Der 52 Jahre alte Isländer war der einzige Kieler, der nach dem Schlusspfiff keinerlei Miene verzog und den direkten Gang in die Katakomben der Sporthalle antrat, während seine Schützlinge wild im Kreis umhertanzten und bei Feuerwerk und schwarz-weißem Konfettiregen den 17. Titel der Vereinsgeschichte zelebrierten. Einzig Rückraum-Ass Filip Jicha war es gelungen, etwas Bier über den flüchtenden Meistertrainer zu schütten, was dieser wiederum reaktionslos über sich ergehen ließ. Er habe sich über einige Dinge geärgert, erklärte Gislason später. Unter anderem die Muskelverletzung von Christian Zeitz bereite ihm Sorge. Zum Feiern sei es jedenfalls nicht der richtige Zeitpunkt, da am Wochenende in der Hamburger O2 World das Final Four im deutschen Pokal bevorstehe mit dem Halbfinale gegen den HSV, den offiziell noch amtierenden deutschen Meister - und dann die mögliche Krönung der Saison, am 26./27. Mai die Endrunde der Champions League in Köln. Wohl auch deshalb standen für die Mannschaft am Mittwoch um zehn Uhr in der Frühe Auslaufen und leichtes Krafttraining auf dem Programm. Die Erfolge ausgiebig genießen, das könne man auch noch im Juni, nach der Saison, sagt Gislason. Und seine Spieler dächten genauso.

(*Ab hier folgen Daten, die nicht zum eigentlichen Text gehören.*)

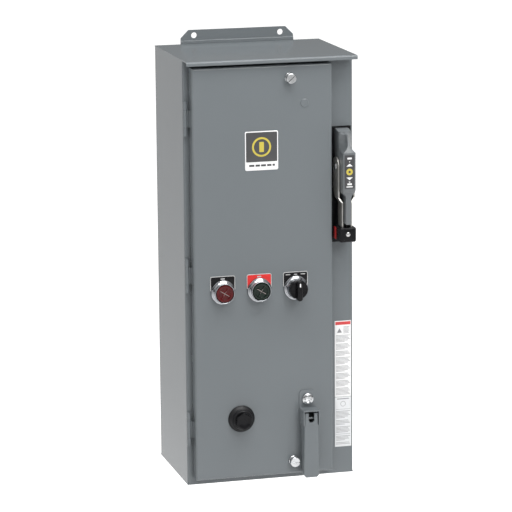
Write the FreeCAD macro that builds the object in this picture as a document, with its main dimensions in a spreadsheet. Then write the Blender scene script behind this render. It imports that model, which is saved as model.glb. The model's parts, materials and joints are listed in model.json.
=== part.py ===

Erst die harte Arbeit, dann ein bisschen Vergnügen - kein Klub praktiziert diese Maxime derart konsequent wie der THW. In Kiel schütteln sie heute noch den Kopf über die Hamburger, die vor einem Jahr ihre deutsche Meisterschaft fünf Tage lang auf Mallorca in der Finca von Gesellschafter Andreas Rudolph begossen - und zwei Wochen später in Köln im Final Four der Champions League im Halbfinale an Ciudad Real scheiterten. Dieser Auftritt des HSV, erregte sich damals Eurosport-Kommentator Frank von Behren, sei eines Meisters nicht würdig gewesen.

"Wir fahren im Winter nicht Ski oder gehen im Sommer Golf spielen, sondern es wird richtig gelaufen", mochte sich Gislason in der Nacht des Triumphes einen Seitenhieb auf die Hamburger Konkurrenz nicht verkneifen, die in der vergangenen Woche im Promi-Mekka Ischgl weilte. "Deswegen gewinnen wir unsere Spiele oft in den letzten zehn Minuten." Dem Trainer, der täglich bis zu sechs Stunden Videos analysiert, liegt es jedoch fern, Schadenfreude zu hegen, dafür weiß er zu gut um die Kehrseite des Geschäfts: "Wir haben in der vergangenen Saison dieselben bitteren Erfahrungen gemacht wie der HSV in dieser, als uns das Verletzungspech an Händen und Füßen klebte. Fehlen dir wichtige Spieler, kannst du in der Bundesliga nicht Meister werden. Dafür ist diese Liga zu stark besetzt."

In der verlorenen Meisterschaft des vergangenen Jahres liegt eine der Ursachen für die momentane Dominanz der Kieler. "Wenn du plötzlich nicht mehr auf dem Rathausbalkon stehst und dir keine 20 000 Menschen zujubeln, weißt du, was du vermisst", sagt National-Linksaußen Dominik Klein. "Wir haben uns vor dieser Saison im Trainingscamp auf Réunion geschworen, dass so etwas nie wieder vorkommen darf." Aber nicht nur diese Extraportion Motivation löste die in der Handball-Bundesliga bislang einmalige Siegesserie aus, auch der mannschaftliche Zusammenhalt ist einer der Gründe, warum die Kieler in dieser Saison die Konkurrenz aus Hamburg, Flensburg, Berlin und Mannheim vom ersten Wurf an auf Distanz hielten. "Wir sind nicht nur eine Ansammlung von Weltklasse-Handballern", sagt der tschechische Welthandballer Filip Jicha, "wir sind auch ein Haufen guter Freunde. Und das ist in diesem Business längst nicht selbstverständlich."

Kiel, glaubt Bob Hanning, der Manager des Bundesligakonkurrenten Füchse Berlin, werde die Bundesliga wahrscheinlich noch auf Jahre beherrschen, "die anderen Klubs werden lange Zeit brauchen, um sich dem THW überhaupt nur anzunähern". Schließlich hätten die Kieler nicht nur die zurzeit beste Mannschaft der Welt, einen der zwei, drei besten Trainer der Welt, sie verfügten auf absehbare Zeit mit zehn bis elf Millionen Euro auch über den größten Etat der Bundesliga. Zum Feiern hätten auch in Zukunft wohl nur die Kieler Anlass - aber die wollen ja lieber erfolgreich Handball spielen.

Im Halbfinale der Champions League trifft der THW Kiel am 26. Mai in Köln auf die Füchse Berlin. 2. Halbfinale: AG Kopenhagen - Atlético Madrid.